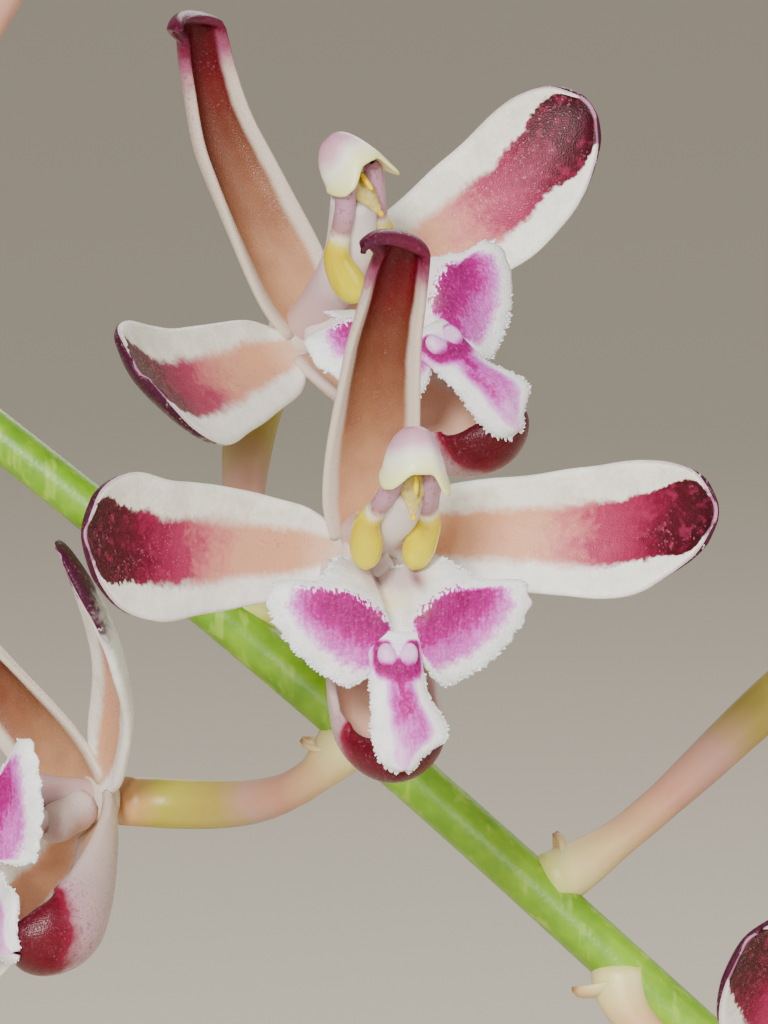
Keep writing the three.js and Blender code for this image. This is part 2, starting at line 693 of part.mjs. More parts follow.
function makeBlooms(places) {
  places.forEach((place, i) => {
    const name = `bloom_${String(i + 1).padStart(2, "0")}`;
    const fine = i === 0;
    const put = (shape) => shape.transform(place.frame.elements);
    const tepal = (middle) => solid(blade(middle, fine ? 10 : 4, fine ? 4 : 2, bladeThickness));
    if (fine) {
      addNode(`${name}_petal_left`, put(tepal(petalMiddle(-1))), colours.petal, 0.5);
      addNode(`${name}_petal_right`, put(tepal(petalMiddle(1))), colours.petal, 0.5);
      addNode(`${name}_dorsal_sepal`, put(tepal(dorsalMiddle)), colours.sepal, 0.5);
      addNode(`${name}_lateral_sepals`, put(tepal(lateralMiddle)), colours.sepal, 0.5);
      addNode(`${name}_lip`, put(fuse(lipSolids(true), 0.05)), colours.lip, 0.5);
      addNode(`${name}_column`, put(fuse(columnSolids(true), 0.05)), colours.column, 0.4);
      return;
    }
    const tepals = [petalMiddle(-1), petalMiddle(1), dorsalMiddle, lateralMiddle].map(tepal);
    addNode(`${name}_tepals`, put(fuse([heartSolid(), ...tepals], 0.08)), colours.petal, 0.5);
    addNode(`${name}_lip`, put(fuse([...lipSolids(false), ...columnSolids(false)], 0.04)), colours.lip, 0.5);
  });
}

const places = bloomPlaces();
makePot();
makeMix(bentTube(spikeCurve, () => spike.footRadius + mix.holeGap, spike.sides, 20));
addNode("rhizome_roots", rhizomeSolid(0), colours.root, 0.8);
makeBulbsAndLeaves();
makeSpike(places);
makeBlooms(places);

export default group;
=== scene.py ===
# Acriopsis liliifolia in a clay pot: finer petals, lips, leaves, bulbs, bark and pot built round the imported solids.
import bpy
import bmesh
import math
import random
from mathutils import Matrix, Vector, noise


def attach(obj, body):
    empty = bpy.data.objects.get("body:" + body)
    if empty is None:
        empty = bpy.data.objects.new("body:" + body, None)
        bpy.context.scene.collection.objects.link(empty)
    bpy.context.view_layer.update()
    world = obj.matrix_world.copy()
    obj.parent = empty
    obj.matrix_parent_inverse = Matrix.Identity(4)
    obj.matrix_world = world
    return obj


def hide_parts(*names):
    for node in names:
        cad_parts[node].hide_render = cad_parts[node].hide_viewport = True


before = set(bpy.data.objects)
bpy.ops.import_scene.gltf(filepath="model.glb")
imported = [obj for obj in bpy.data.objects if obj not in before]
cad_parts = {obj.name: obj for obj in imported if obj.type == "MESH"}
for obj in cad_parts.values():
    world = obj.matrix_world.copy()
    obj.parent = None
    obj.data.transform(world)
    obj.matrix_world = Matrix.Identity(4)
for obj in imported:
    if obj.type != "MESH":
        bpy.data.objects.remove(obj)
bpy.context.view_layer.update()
mm = 0.001
noise.seed_set(23)  # without a seed, noise_vector would differ from run to run


# small tools

def ease(value, low, high):
    share = min(1, max(0, (value - low) / (high - low)))
    return share * share * (3 - 2 * share)


def along(table, t):
    # a smooth run through (place, value) pairs
    for (a, low), (b, high) in zip(table, table[1:]):
        if t <= b:
            return low + (high - low) * ease(t, a, b) if b > a else high
    return table[-1][1]


def straight(table, t):
    # a straight run through (place, value) pairs
    if t <= table[0][0]:
        return table[0][1]
    for (a, low), (b, high) in zip(table, table[1:]):
        if t <= b:
            return low + (high - low) * (t - a) / (b - a)
    return table[-1][1]


def flow(table):
    # a smooth curve through (place, value) pairs
    last = len(table) - 1
    slopes = []
    for k in range(last + 1):
        (a, low), (b, high) = table[max(k - 1, 0)], table[min(k + 1, last)]
        slopes.append((high - low) / (b - a))

    def at(t):
        k = 0
        while k < last - 1 and t > table[k + 1][0]:
            k += 1
        (a, low), (b, high) = table[k], table[k + 1]
        s = min(1, max(0, (t - a) / (b - a)))
        bend = (slopes[k] * (1 - s) - slopes[k + 1] * s) * (b - a)
        return low + (high - low) * s * s * (3 - 2 * s) + bend * s * (1 - s)
    return at


def tint(red, green, blue):
    # screen colour, 0 to 255, as the shaders want it
    return tuple(((c / 255 + 0.055) / 1.055) ** 2.4 if c > 10 else c / 255 / 12.92 for c in (red, green, blue)) + (1,)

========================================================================

• [What to produce]: Only the lines from the one containing "const places = bloomPlaces();" to the one containing "bpy.data.objects.remove(obj)" are to be printed, both ends included, exactly as written.

• [Result]:
const places = bloomPlaces();
makePot();
makeMix(bentTube(spikeCurve, () => spike.footRadius + mix.holeGap, spike.sides, 20));
addNode("rhizome_roots", rhizomeSolid(0), colours.root, 0.8);
makeBulbsAndLeaves();
makeSpike(places);
makeBlooms(places);

export default group;
=== scene.py ===
# Acriopsis liliifolia in a clay pot: finer petals, lips, leaves, bulbs, bark and pot built round the imported solids.
import bpy
import bmesh
import math
import random
from mathutils import Matrix, Vector, noise


def attach(obj, body):
    empty = bpy.data.objects.get("body:" + body)
    if empty is None:
        empty = bpy.data.objects.new("body:" + body, None)
        bpy.context.scene.collection.objects.link(empty)
    bpy.context.view_layer.update()
    world = obj.matrix_world.copy()
    obj.parent = empty
    obj.matrix_parent_inverse = Matrix.Identity(4)
    obj.matrix_world = world
    return obj


def hide_parts(*names):
    for node in names:
        cad_parts[node].hide_render = cad_parts[node].hide_viewport = True


before = set(bpy.data.objects)
bpy.ops.import_scene.gltf(filepath="model.glb")
imported = [obj for obj in bpy.data.objects if obj not in before]
cad_parts = {obj.name: obj for obj in imported if obj.type == "MESH"}
for obj in cad_parts.values():
    world = obj.matrix_world.copy()
    obj.parent = None
    obj.data.transform(world)
    obj.matrix_world = Matrix.Identity(4)
for obj in imported:
    if obj.type != "MESH":
        bpy.data.objects.remove(obj)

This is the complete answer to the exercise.